Code to calculate target encoding
First we create a list with all unique values in the categorical field
and calculate mean value of the target_field
for each key:
def get_target_encoding(df, field, target_field):
unique_fields = df[field].unique()
targets = {}
for f in unique_fields:
targets[f] = df[df[field]==f][target_field].mean()
return targets
targets = get_target_encoding(df2, 'restaurantId', 'bill')
df['mean_bill'] = df['restaurantId'].apply(lambda x: targets[x])
Adding the deviation as another target encoding column:
df['mean_bill_deviation'] = df['bill'] - df5['mean_bill']
Target encoding in a project with real data
For the Machine Learning training course offered by DataTalks.Club we had to build a full ML system by finding a dataset, perform exploratory data analysis, cleanup the features, try different ML algorithms, do hyper parameter tuning, find most accurate model, put it on a Dockerised Python server and serve it over an API. Great stuff!
I choose to predict “Berlin base rent for apartments” using a real but older dataset. You can find the entire project here: ML capstone-project
Everything went well but the accuracy was below what I expected.
Results were:
MAE: 219 euro
Model max deviation of 50euro: 27%.
Yes apartments with similar specs have rents which are deviating that much. Of course, this is just asking price, it does not mean that someone will accept it. But in Berlin, trust me, you don’t negotiate down.
Anyway, let’s see if we can improve this accuracy by applying target-encoding on a categorical column.
The cleaned up dataset looks like this:
Notice we have neighbourhood
column. These are 23 neighbourhoods from Berlin and I used Hot-Encoding for this. But we also have subneighbourhood
which are smaller areas of each neighbourhood.
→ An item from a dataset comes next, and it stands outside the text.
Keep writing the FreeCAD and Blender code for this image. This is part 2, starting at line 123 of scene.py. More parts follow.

In the first training I excluded the subneighbourhood
column because the dataset had 79 variations and it would make the model quite big if I would hot-encode all of them.
First we calculate the mean
value for each subneighbourhood
:
subneighbourhood_names = berlinDf_select['subneighbourhood'].unique() # returns 79 values
subneighbourhood_mean_baseRent = {}
for s in subneighbourhood_names :
selected = berlinDf_select[berlinDf_select['subneighbourhood']==s]
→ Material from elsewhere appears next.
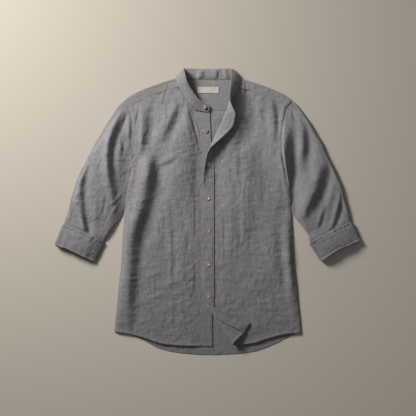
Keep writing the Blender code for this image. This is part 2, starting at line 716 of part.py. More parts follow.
def only_used(points, triangles):
    """Points and triangles without the points that no triangle uses."""
    used = sorted({corner for triangle in triangles for corner in triangle})
    place = {old: new for new, old in enumerate(used)}
    return points[used], [tuple(place[corner] for corner in triangle) for triangle in triangles]


def build_collar(cloth):
    """Collar band: flat behind the neck, folded over at both ends of the neck, and open at the right."""
    table = np.array(COLLAR, float)
    spine = (table[:, :3] + table[:, 3:]) / 2
    knots = np.concatenate([[0.0], np.cumsum(np.linalg.norm(np.diff(spine, axis=0), axis=1) + 4)])
    stations = np.concatenate([np.linspace(a, b, 3)[:-1] for a, b in zip(knots, knots[1:])] + [knots[-1:]])
    sections = smooth_values(knots, table, stations) * MM
    share = np.linspace(0, 1, 5)[None, :, None]
    grid = sections[:, None, :3] * (1 - share) + sections[:, None, 3:] * share
    triangles = triangles_of(grid_faces(*grid.shape[:2]))
    normals = point_normals(grid.reshape(-1, 3), triangles).reshape(grid.shape)
    upright = ease(4 * MM, 16 * MM, sections[:, 5])[:, None, None]
    grid = grid + normals * COLLAR_BOW * upright * 4 * share * (1 - share)
    return add_wall("collar_band", grid.reshape(-1, 3), triangles, BAND_WALL, cloth)


def ring_shares(top_columns, bottom_columns):
    """Where a flattened ring's points stand: arc angle at its two edges, and shares of its width."""
    top = [("outer", 0.0), ("outer", 45.0)]
    top += [("top", share) for share in np.linspace(0, 1, top_columns)]
    top += [("inner", 45.0), ("inner", 0.0), ("inner", -45.0)]
    return top + [("bottom", share) for share in np.linspace(1, 0, bottom_columns)] + [("outer", -45.0)]


def flat_ring(curve, radius, low, level, top_columns=13, bottom_columns=9):
    """Points of a flattened tube's ring. curve(share) is its line in plan, outer edge to inner edge."""
    outer, inner = curve(np.array([0.0, 1.0]))
    lap = radius / np.linalg.norm(inner - outer)
    ring = []
    for kind, value in ring_shares(top_columns, bottom_columns):
        if kind in ("outer", "inner"):
            angle = math.radians(value)
            share = lap * (1 - math.cos(angle))
            share = share if kind == "outer" else 1 - share
            ring.append((*curve(np.array([share]))[0], low + radius * (1 + math.sin(angle))))
        else:
            share = lap + (1 - 2 * lap) * value
            place = curve(np.array([share]))[0]
            ring.append((*place, low if kind == "bottom" else low + 2 * radius + level(place, value)))
    return ring


def armhole_curve(side):
    """Points of the armhole in plan at shares from the shoulder to the underarm, just outside the body."""

    def at(share):
        y = ARMHOLE_TOP_Y + (UNDERARM_Y - ARMHOLE_TOP_Y) * share
        return np.stack([CENTRE_X + side * (side_half(y) + ARMHOLE_GAP), y], axis=1)

    return at


def cuff_corners(side):
    """The cuff's corners in plan: outer and inner at the sleeve, then outer and inner at the hand."""
    row = next(row for row in CUFFS if row[0] == side)
    corners = np.array(row[1:], float).reshape(4, 2) * MM
    corners[:, 0] = CENTRE_X + side * corners[:, 0]
    return corners


def build_sleeve(side, name, folds, cloth):
    """Sleeve: a flattened tube from the armhole into the rolled cuff."""
    armhole = armhole_curve(side)
    ends = armhole(np.array([0.0, 1.0]))
    outer_top, inner_top, outer_low, inner_low = cuff_corners(side)
    tucked = []
    for part in (-0.04, 0.35, 0.75):
        outer = outer_top + (outer_low - outer_top) * part
        inner = inner_top + (inner_low - inner_top) * part
        across = (inner - outer) / np.linalg.norm(inner - outer)
        ends_in_cuff = np.concatenate([outer + across * SLEEVE_TUCK, inner - across * SLEEVE_TUCK])
        ends_in_cuff[[0, 2]] = side * (ends_in_cuff[[0, 2]] - CENTRE_X)
        tucked.append((*ends_in_cuff / MM, 0, SLEEVE_END_RADIUS / MM, SLEEVE_END_PUFF / MM))
    sections = along((*SLEEVE, tucked[0]), np.linspace(0, 1, SLEEVE_RINGS))
    sections = np.concatenate([sections, tucked[1:]])
    rings = []
    for k, (ox, oy, ix, iy, kept, radius, puff) in enumerate(sections):
        outer = np.array([CENTRE_X + side * ox * MM, oy * MM])
        inner = np.array([CENTRE_X + side * ix * MM, iy * MM])
        in_cuff = float(ease(0.8, 1.0, k / (SLEEVE_RINGS - 1)))
        low = BACK_LEVEL + in_cuff * (CUFF_WALL + SEAM)
        flat_top = low + 2 * radius * MM
        at_armhole = 1.0 - float(ease(0.0, 3.0, k))

        def curve(share, outer=outer, inner=inner, kept=kept):
            bend = armhole(share) - (ends[0] * (1 - share[:, None]) + ends[1] * share[:, None])
            return outer * (1 - share[:, None]) + inner * share[:, None] + kept * bend

        def level(place, share, puff=puff, flat_top=flat_top, at_armhole=at_armhole, in_cuff=in_cuff):
            calm = (1.0 - at_armhole) * (1.0 - 0.95 * in_cuff) * math.sin(math.pi * share) ** 0.5
            relief = calm * fold_relief(place[:1], place[1:], folds)[0]
            height = flat_top + puff * MM * math.sin(math.pi * share) + relief
            height = float(softly_above(height, 2 * PANEL_WALL + SEAM))
            y = ARMHOLE_TOP_Y + (UNDERARM_Y - ARMHOLE_TOP_Y) * share
            seam = armhole_level(np.array([y]), side)[0]
            return height + (seam - height) * at_armhole - flat_top

        rings.append(flat_ring(curve, radius * MM, low, level))
    points = np.array(rings)
    faces = triangles_of(grid_faces(*points.shape[:2], closed=True))
    return add_wall(name, points.reshape(-1, 3), faces, PANEL_WALL, cloth)


def build_cuff(side, name, cloth):
    """Rolled cuff: a thick flattened band round the end of the sleeve, its upper layer short at the hand."""
    outer_top, inner_top, outer_low, inner_low = cuff_corners(side)
    down = outer_low - outer_top + inner_low - inner_top
    down /= np.linalg.norm(down)
    rings = []
    for t in np.linspace(0, 1, 5):
        outer = outer_top * (1 - t) + outer_low * t
        inner = inner_top * (1 - t) + inner_low * t
        bulge = math.sin(math.pi * (0.25 + 0.6 * t))

        def curve(share, outer=outer, inner=inner, t=t):
            bow = down * CUFF_BOW * (1 - t) * np.sin(math.pi * share[:, None])
            return outer * (1 - share[:, None]) + inner * share[:, None] - bow

        def level(place, share, bulge=bulge):
            return CUFF_PUFF * math.sin(math.pi * share) * bulge

        ring = np.array(flat_ring(curve, CUFF_RADIUS, CUFF_WALL / 2, level))
        width = np.linalg.norm(inner - outer)
        share = np.linalg.norm(ring[:, :2] - outer, axis=1) / width
        above = ease(0.5, 1.0, ring[:, 2] / (2 * CUFF_RADIUS))
        short = CUFF_MOUTH * t * t * above * np.sin(math.pi * np.clip(share, 0, 1))
        ring[:, :2] -= down * short[:, None]
        rings.append(ring)
    points = np.array(rings)
    faces = triangles_of(grid_faces(*points.shape[:2], closed=True))
    return add_wall(name, points.reshape(-1, 3), faces, CUFF_WALL, cloth)


def build_buttons(shell):
    """Seven turned buttons, the collar's first."""
    profile = np.array(BUTTON_PROFILE) * MM
    angles = np.linspace(0, 2 * math.pi, BUTTON_SIDES, endpoint=False)
    turn = np.stack([np.cos(angles), np.sin(angles), np.zeros(BUTTON_SIDES)], axis=1)
    for number, (x, y, z, lean) in enumerate(BUTTONS, start=1):
        c, s = math.cos(math.radians(lean)), math.sin(math.radians(lean))
        leant = np.array([[c, 0, -s], [0, 1, 0], [s, 0, c]])
        points = [np.array([0, 0, profile[0, 1]]), np.array([0, 0, profile[-1, 1]])]
        for radius, height in profile[1:-1]:
            points += list(turn * radius + (0, 0, height))
        points = np.array(points) @ leant + np.array([x, y, z]) * MM
        faces = []
        last = 2 + (len(profile) - 3) * BUTTON_SIDES
        for j in range(BUTTON_SIDES):
            k = (j + 1) % BUTTON_SIDES
            faces += [(0, 2 + k, 2 + j), (1, last + j, last + k)]
            for a in range(2, last, BUTTON_SIDES):
                faces.append((a + j, a + k, a + BUTTON_SIDES + k, a + BUTTON_SIDES + j))
        add_solid(f"button_{number}", points, faces, shell)


def build_label(tape):
    """Plain label on the inside of the yoke, made from the yoke's surface moved up."""
    x = np.linspace(*LABEL_X, 4)
    y = np.linspace(*LABEL_Y, 2)
    plan = np.stack(np.meshgrid(x, y), axis=-1)
    level = BACK_LEVEL + PANEL_WALL / 2 + SEAM + LABEL_WALL / 2
    points = raised(plan, np.full(plan.shape[:2], level)).reshape(-1, 3)
    return add_wall("label", points, triangles_of(grid_faces(2, 4)), LABEL_WALL, tape)


def build_shirt():
    """Builds every piece."""
    clear_scene()
    cloth = finish("grey_linen", (0.165, 0.162, 0.165), 0.9)
    shell = finish("shell_button", (0.62, 0.55, 0.46), 0.35)
    tape = finish("cream_tape", (0.66, 0.63, 0.55), 0.8)
    build_back(cloth)
    build_yoke(cloth)
    build_left_front(cloth)
    build_right_front(cloth)
    build_button_placket(cloth)
    build_buttonhole_placket(cloth)
    build_collar(cloth)
    build_sleeve(-1, "sleeve_left", LEFT_SLEEVE_FOLDS, cloth)
    build_sleeve(1, "sleeve_right", RIGHT_SLEEVE_FOLDS, cloth)
    build_cuff(-1, "cuff_left", cloth)
    build_cuff(1, "cuff_right", cloth)
    build_buttons(shell)
    build_label(tape)


build_shirt()
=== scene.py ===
"""Mandarin collar shirt of grey linen, laid on its back on a pale floor: cloth, sewing, buttons and studio.

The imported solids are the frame. Each cut piece of cloth is made again as a thin shell on the form of its
solid, with its creases, hems and stitches, and each button as a turned disc with four holes. Lengths are
in metres, except in the tables, which are in millimetres and have their columns named above them.
"""

from __future__ import annotations

import json
import logging
import math
from collections.abc import Callable
from dataclasses import dataclass
from enum import Enum

import bmesh
import bpy
import numpy as np
from mathutils import Matrix, Vector

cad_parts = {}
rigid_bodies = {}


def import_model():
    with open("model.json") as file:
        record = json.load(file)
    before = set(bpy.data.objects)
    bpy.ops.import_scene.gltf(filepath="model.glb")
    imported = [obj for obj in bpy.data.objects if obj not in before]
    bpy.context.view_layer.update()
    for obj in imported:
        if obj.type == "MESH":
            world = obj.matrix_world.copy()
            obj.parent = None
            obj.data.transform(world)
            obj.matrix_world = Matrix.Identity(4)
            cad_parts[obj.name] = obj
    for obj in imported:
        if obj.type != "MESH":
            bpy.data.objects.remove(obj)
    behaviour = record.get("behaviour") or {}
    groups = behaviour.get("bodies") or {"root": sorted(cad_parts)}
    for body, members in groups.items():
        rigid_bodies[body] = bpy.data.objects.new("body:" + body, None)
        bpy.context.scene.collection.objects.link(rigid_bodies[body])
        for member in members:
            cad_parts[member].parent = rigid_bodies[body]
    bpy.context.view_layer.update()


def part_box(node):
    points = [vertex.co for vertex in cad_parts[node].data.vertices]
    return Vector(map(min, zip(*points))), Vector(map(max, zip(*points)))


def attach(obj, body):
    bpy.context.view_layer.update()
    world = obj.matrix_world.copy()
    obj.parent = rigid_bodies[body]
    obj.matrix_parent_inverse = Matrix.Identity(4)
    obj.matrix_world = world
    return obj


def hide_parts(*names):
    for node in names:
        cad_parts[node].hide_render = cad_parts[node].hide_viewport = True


LOG = logging.getLogger("shirt")
Array = np.ndarray
Line = tuple[Array, Array]
Hole = tuple[Array, Array, Array]
Pair = tuple[float, float]
Color = tuple[float, float, float]
Place = tuple[float, float, float]
Socket = bpy.types.NodeSocket
Material = bpy.types.Material
Object = bpy.types.Object
MM = 0.001
BODY = "root"

# ---- Tables of the cut, in millimetres ----
# +X is to the right as the shirt lies, +Y from the hem to the collar, +Z up from the floor

CENTRE_X = 1.5 * MM
UNDERARM_Y = 5.0 * MM
ARMHOLE_TOP_Y = 303.0 * MM
YOKE_SEAM_Y = 276.0 * MM
SEAM_GAP = 0.3 * MM
# how far the rise of the neck's edges reaches into the fronts
RISE_REACH = 24.0 * MM
# makes the drop from a fold's highest line to its lowest one equal to its fall
FALL_SCALE = 1.166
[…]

mean_baseRent = selected.baseRent.mean()
subneighbourhood_mean_baseRent[s] = int(mean_baseRent)
Then we update the dataset:
# Replacing sub-neighbourhood with mean base rent as target encoded:
berlinDf_select['subneighbourhood_meanBaseRent'] = berlinDf_select['subneighbourhood'].apply(lambda x: subneighbourhood_mean_baseRent[x])
berlinDf_select.drop('subneighbourhood', axis='columns', inplace=True)
berlinDf_select
We end up with following dataset:
Notice Spandau
has different subneighbourhood_meanBaseRent
fields because it comes from different subneighbourhoods
.
After applying this new dataset to same XGBoost
model and perform some hyperparameter tuning we get a slight improved accuracy:
MAE: 198 euro (-21)
Model max deviation of 50euro: 26% (-1)
Source code for this project on Github.
Don’t forget, in science everything is simpler than it first seems.
Thanks for reading and happy coding!